_RECORDS FOR THIS TASK_
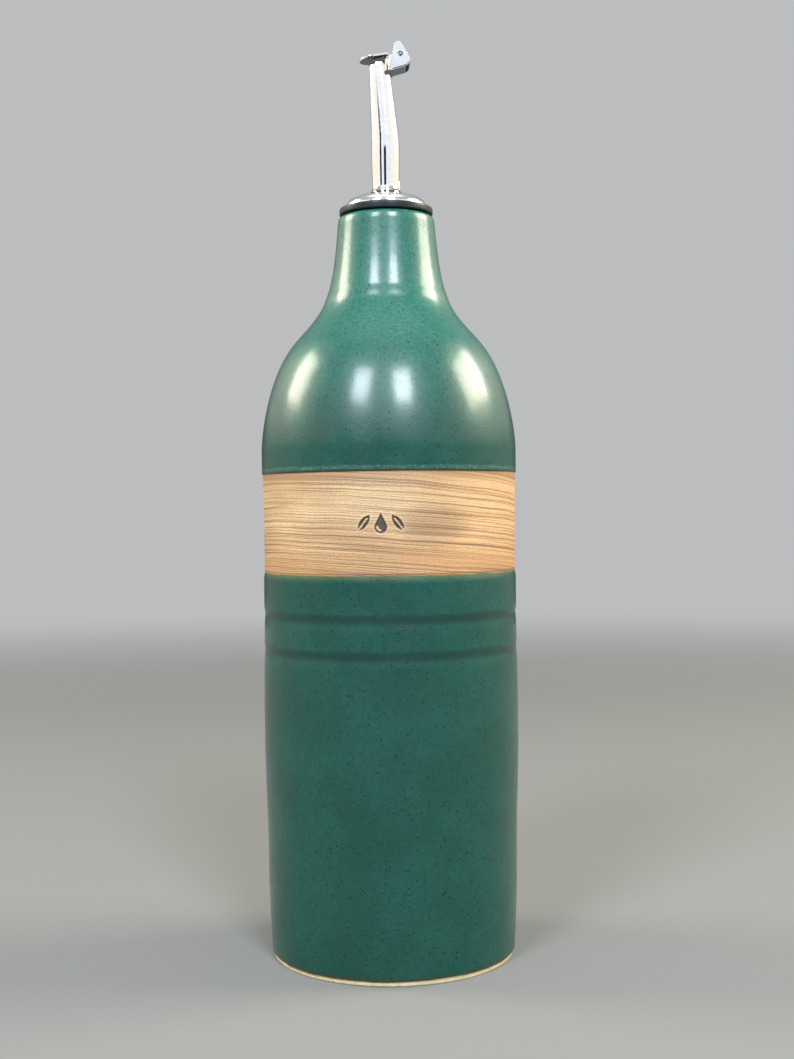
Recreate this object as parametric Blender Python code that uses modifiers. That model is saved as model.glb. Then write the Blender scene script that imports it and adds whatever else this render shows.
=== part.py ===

==

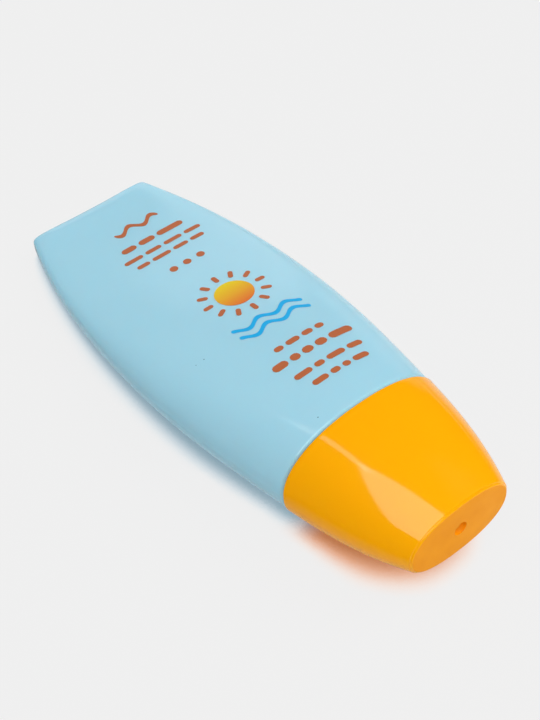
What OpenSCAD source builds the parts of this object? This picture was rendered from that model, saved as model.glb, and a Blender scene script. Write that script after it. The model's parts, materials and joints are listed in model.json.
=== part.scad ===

---

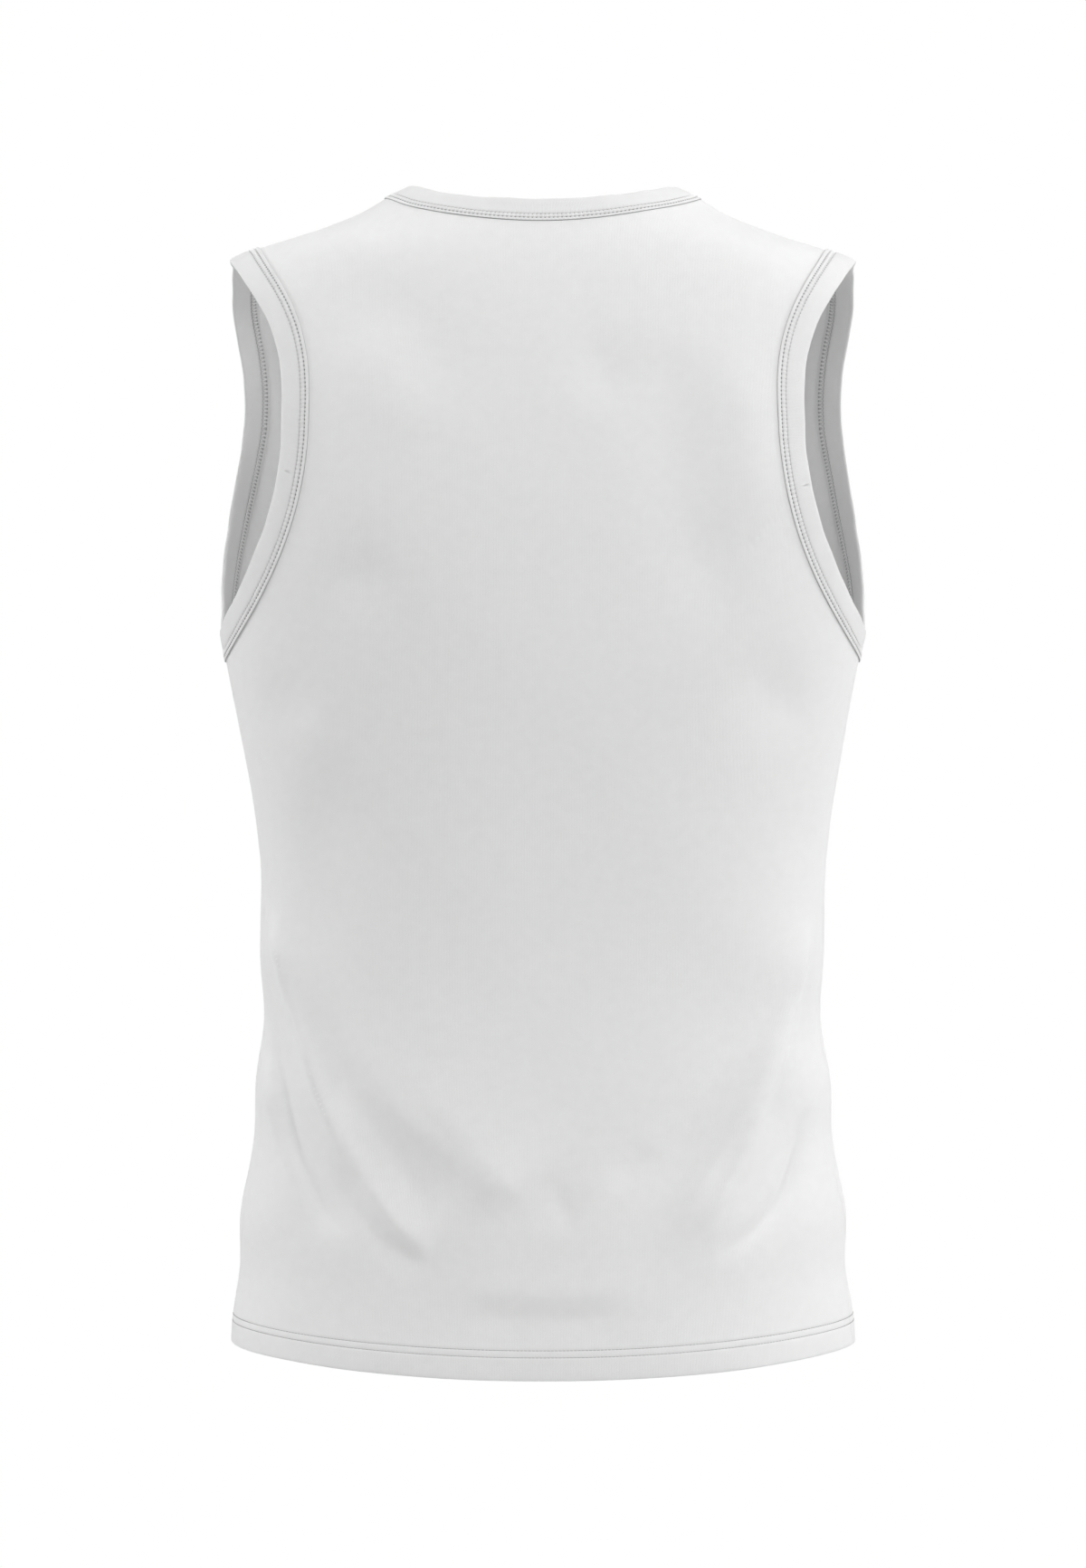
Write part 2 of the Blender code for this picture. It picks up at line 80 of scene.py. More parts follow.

_TASK PROMPT_
Spot every line that holds "code" and copy it.

_FULL OUTPUT_
Recreate this object as parametric Blender Python code that uses modifiers. That model is saved as model.glb. Then write the Blender scene script that imports it and adds whatever else this render shows.
Write part 2 of the Blender code for this picture. It picks up at line 80 of scene.py. More parts follow.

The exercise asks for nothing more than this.